Is the battle of Brexit all over? Not for British artist Cold War Steve who, armed with only a laptop, is continuing the fight through his satirical dystopian collages.
Ever since Britain finally left the EU on January 31, the artist has been flooded with messages from pro-Brexit supporters telling him it’s over, he lost, move on.
But the 44-year-old, whose real name is Christopher Spencer, insists: “No, I’m not going to move on. I’m going to keep them under scrutiny.”
In his sights are what he sees as the populist “lies” of Prime Minister Boris Johnson’s Conservative government.
Cold War Steve’s collages are created at the table in a small, cluttered room in his red-brick home in Sutton Coldfield, near Birmingham in central England.
He thinks up ideas during the night while his wife and their three daughters are asleep, then works on them during the day.
The artist gradually refines the Photoshop collages which have brought him 225,000 Twitter followers, as well as a solid anti-Brexit reputation.
‘Misplaced and absurd’
In one montage posted on Brexit Day eve, he hijacked a photo of Brexit Party members of the European Parliament waving miniature British flags during their farewell session in the chamber.
They are at the bottom of a sinkhole in a tarmac driveway between a paunchy-looking Johnson sprawled on a bench in flip-flops and US President Donald Trump with his backside turned to the viewer.
“I just wanted them to look stupid,” he said.
In the background, a mountain of garbage evokes Britain’s 1978-1979 “winter of discontent”, when rubbish went uncollected during strikes.
His imaginary scenes are often situated in unmistakeably British settings – typically grim ones that hark back to a less than glorious past.
“They’re always wanting to go back to Britain before EU membership, before cultural diversity. So I often stick them back in these so-called glory days,” he said.
“They’ve got a hangover from the empire and an obsession with World War II. And the fallacy that Britain was standing alone and can do it again . . . it’s all just misplaced and absurd.”
In his spoof scenarios, Queen Elizabeth II, celebrities, politicians, soap stars, TV presenters, football managers and business chiefs regularly turn up in the most unlikely places.
Therapy to success
But there is one recurring character who has become the artist’s trademark: actor Steve McFadden, playing troubled hardman Phil Mitchell in the BBC soap opera EastEnders.
For Cold War Steve, he represents an everyman figure – a disconcerted or disappointed onlooker.
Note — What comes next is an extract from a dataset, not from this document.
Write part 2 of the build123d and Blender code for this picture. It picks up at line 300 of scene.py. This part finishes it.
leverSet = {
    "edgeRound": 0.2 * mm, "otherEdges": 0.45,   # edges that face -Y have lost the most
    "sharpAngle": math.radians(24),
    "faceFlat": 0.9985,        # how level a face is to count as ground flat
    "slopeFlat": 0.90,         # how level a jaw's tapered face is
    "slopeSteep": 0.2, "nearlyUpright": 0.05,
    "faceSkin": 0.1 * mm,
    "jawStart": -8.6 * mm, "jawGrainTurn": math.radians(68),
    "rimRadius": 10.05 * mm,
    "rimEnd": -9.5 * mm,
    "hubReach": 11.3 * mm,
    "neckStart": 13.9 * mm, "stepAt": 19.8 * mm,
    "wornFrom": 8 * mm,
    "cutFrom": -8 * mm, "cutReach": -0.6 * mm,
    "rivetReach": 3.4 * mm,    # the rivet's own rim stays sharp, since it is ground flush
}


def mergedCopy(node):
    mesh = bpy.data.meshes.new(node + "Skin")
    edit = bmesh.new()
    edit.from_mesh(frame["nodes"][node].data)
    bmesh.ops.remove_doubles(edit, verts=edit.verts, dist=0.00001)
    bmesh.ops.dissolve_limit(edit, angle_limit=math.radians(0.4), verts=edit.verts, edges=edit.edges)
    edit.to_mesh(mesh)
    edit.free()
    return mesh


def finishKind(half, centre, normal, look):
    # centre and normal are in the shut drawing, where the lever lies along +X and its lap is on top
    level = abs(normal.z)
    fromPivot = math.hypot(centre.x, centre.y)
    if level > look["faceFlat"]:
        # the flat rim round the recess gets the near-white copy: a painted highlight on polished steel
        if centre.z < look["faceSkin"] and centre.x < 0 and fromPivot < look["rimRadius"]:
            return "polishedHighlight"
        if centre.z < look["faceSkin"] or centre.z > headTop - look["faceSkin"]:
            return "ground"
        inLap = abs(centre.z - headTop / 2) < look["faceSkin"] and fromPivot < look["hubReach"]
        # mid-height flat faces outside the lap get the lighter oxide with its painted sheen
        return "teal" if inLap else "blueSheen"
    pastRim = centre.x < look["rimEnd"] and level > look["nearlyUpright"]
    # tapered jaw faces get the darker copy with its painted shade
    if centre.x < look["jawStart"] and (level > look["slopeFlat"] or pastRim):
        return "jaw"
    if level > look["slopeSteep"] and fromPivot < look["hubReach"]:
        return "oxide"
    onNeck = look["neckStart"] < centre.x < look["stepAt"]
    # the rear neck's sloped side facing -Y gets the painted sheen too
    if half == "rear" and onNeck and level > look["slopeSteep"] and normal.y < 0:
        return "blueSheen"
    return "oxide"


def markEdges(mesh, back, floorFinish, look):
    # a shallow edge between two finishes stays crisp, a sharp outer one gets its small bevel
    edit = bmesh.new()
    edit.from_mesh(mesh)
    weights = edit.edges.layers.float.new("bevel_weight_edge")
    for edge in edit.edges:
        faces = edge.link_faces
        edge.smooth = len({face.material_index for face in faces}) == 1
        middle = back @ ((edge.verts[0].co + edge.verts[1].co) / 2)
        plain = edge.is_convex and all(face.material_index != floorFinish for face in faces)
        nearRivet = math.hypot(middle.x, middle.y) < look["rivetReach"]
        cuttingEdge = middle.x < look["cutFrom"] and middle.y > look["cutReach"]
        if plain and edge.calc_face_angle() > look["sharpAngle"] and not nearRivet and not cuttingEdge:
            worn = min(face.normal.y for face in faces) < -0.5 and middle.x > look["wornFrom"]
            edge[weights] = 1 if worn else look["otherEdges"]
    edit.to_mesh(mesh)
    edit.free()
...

Even though he despises Brexit, Cold War Steve accepts the divisive issue in Britain’s history has also brought him success – and even salvation.
The probation officer, who went through several jobs after studying art, began to compose montages on his mobile phone in 2016.
It was something to do on the bus to and from work and helped him combat drink and depression.
Initially they were incongruous scenes placing McFadden in the Cold War – hence the artist’s name.
Then, in June 2016, a 52 per cent majority in Britain voted in favour of Brexit, and the artist changed course.
“It was devastating. I was just completely shocked,” he said.
He channelled his anger into art, finding that making Brexit-related collages was “very therapeutic”.
His creations quickly took off and garnered an online following.
‘Good for business’
Now he has books to his name, the cover of Time magazine and an exhibition in London.
He has also collaborated with the Scottish National Gallery of Modern Art and the Birmingham Museum and Art Gallery.
Trump has increasingly become a fixture. One recent work depicted the US president and his fellow Republicans in a reworking of Hieronymus Bosch’s hellscape “The Garden of Earthly Delights”.
Cold War Steve’s next exhibition is an original move: in April, anyone can download 23 works for free and exhibit them wherever they see fit.
He cannot imagine giving it all up. “They [Johnson’s administration] keep providing endless material for satirists because they’re just so inept,” he said.
“I’m in a difficult position where the worst thing . . . was for Boris Johnson to become prime minister. But then from a work point of view, it’s good for business!”